The opening gallery is dedicated to ‘Testimony’ and is dominated by the large painting by John Lavery of the trial of Roger Casement. Other paintings depict the arrest of rebels on St Stephen’s Green in 1916, the singing of ‘patriotic airs’ in a music hall by Jack B. Yeats, and the funeral of Terence MacSwiney in Southwark Cathedral, also by Lavery. Some of the depictions are low-key, such as Yeats’s ‘Bachelor’s Walk’, referring to the shooting of civilians by British soldiers in the wake of the 1914 Howth gunrunning. There is also a sentimental portrayal of the reaction in Dublin to Queen Victoria’s death. The First World War is not forgotten through the picture of Irish troops caught in a Turkish bombardment.

The next gallery has the theme of ‘Conflict’—from the 1601 Battle of Kinsale to the War of Independence. The British navy is also represented, as is the Battle of the Boyne. Perhaps more interesting are two paintings from the 1798 Rebellion, both from the loyalist perspective: The Battle of Ballynahinch and The King’s Drum shall never be beaten for Rebels, in which a regimental drummer defiantly kicks in his drum lest it fall into rebel hands. Seán Keating makes his first appearance with a painting of an IRA column (On the run, front cover). If John Lavery may be regarded as a painter of the old establishment, Keating was the painter of the new order; his paintings have a fresh, modern approach in contrast to the heavy, staid imagery of Lavery.
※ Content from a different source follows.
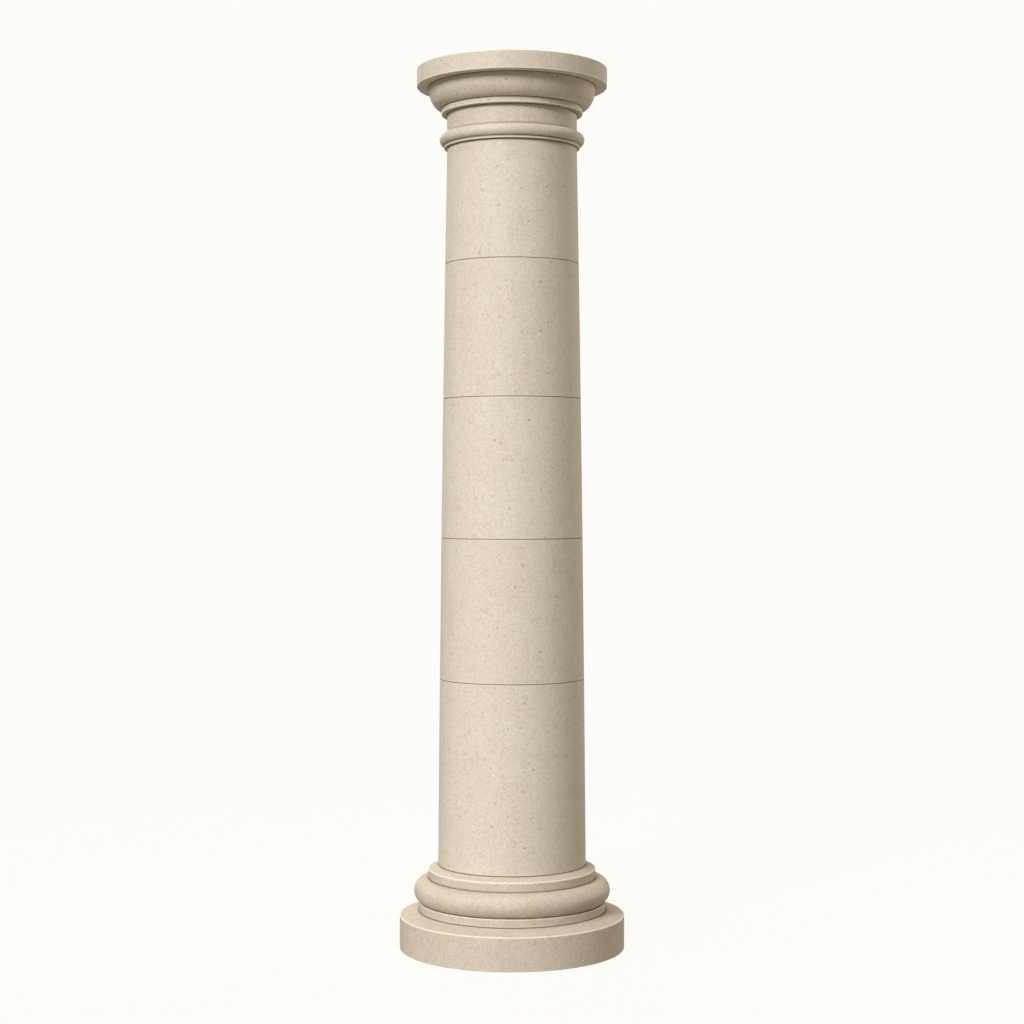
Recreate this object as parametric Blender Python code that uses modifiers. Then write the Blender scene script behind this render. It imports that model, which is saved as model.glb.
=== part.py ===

‘Assembly’ is the pretext for paintings of royal visits, a depiction of an O’Connell monster meeting and a gathering of IRA GHQ staff, united for the last time before the Civil War. Of all the galleries I felt that this was the weakest. Francis Wheatley’s painting of the eighteenth-century Dublin Volunteers stands out among largely mediocre art. The painting of the monster meeting, for example, fails to adequately capture the scale of the event.

The section on ‘Allegory’ is perhaps the most interesting in that the paintings emphasise an event’s significance. The Marriage of Strongbow and Aoife by Daniel MacLise is redolent with symbolic imagery lamenting the defeat of the Irish and the onset of centuries of oppression. There is a rare depiction of the Great Famine, showing the despair felt by a family on the failure of the potato crop. The Blessing of the Colours by John Lavery beautifully encapsulates the Catholic ethos of the newly independent Irish state. Incidentally, this painting, and that of Michael Collins laid out in state after his death in the following gallery, also shows that even when depicting the new establishment Lavery’s style still reflected the old British establishment. William Orpen’s The Holy Well provides a stark contrast.

The final gallery portrays ‘Lamentation’, a constant theme in Irish history. As well as the painting of Collins mentioned above, there is the funeral of Harry Boland and a grieving Ireland represented by Dark Rosaleen. Two paintings worth a closer look are William Henry Bartlett’s Last Brief Voyage and Listed for the Connaught Rangers by Lady Elizabeth Butler. The first depicts the coffin of a child being taken off an island for burial on the mainland. After the artist’s own death, the painting was altered to an emigration scene by painting over the coffin as a trunk. The image of men enlisting in the Connaught Rangers at first appears upbeat but on closer examination reveals a more nuanced message of rural poverty and desperation.

There is not enough space here to do justice to all the paintings in this exhibition. In particular, John Lavery, Jack B. Yeats and William Orpen deserve more comment. The works on display reveal a depth to Irish historical art and help us to view Irish history in a different light. I do have some quibbles with the accompanying notes. For example, Brian Boru is widely regarded as the first true high-king of Ireland, not just ‘a claimant’. It is a pity to see repeated the shibboleth that the 1798 Rebellion in Wexford was inspired by sectarianism, and to describe Queen Victoria as a frequent visitor to Ireland is an exaggeration, to say the least. Nevertheless, this does not detract from the exhibition as a whole.

 

Tony Canavan is editor of Books Ireland.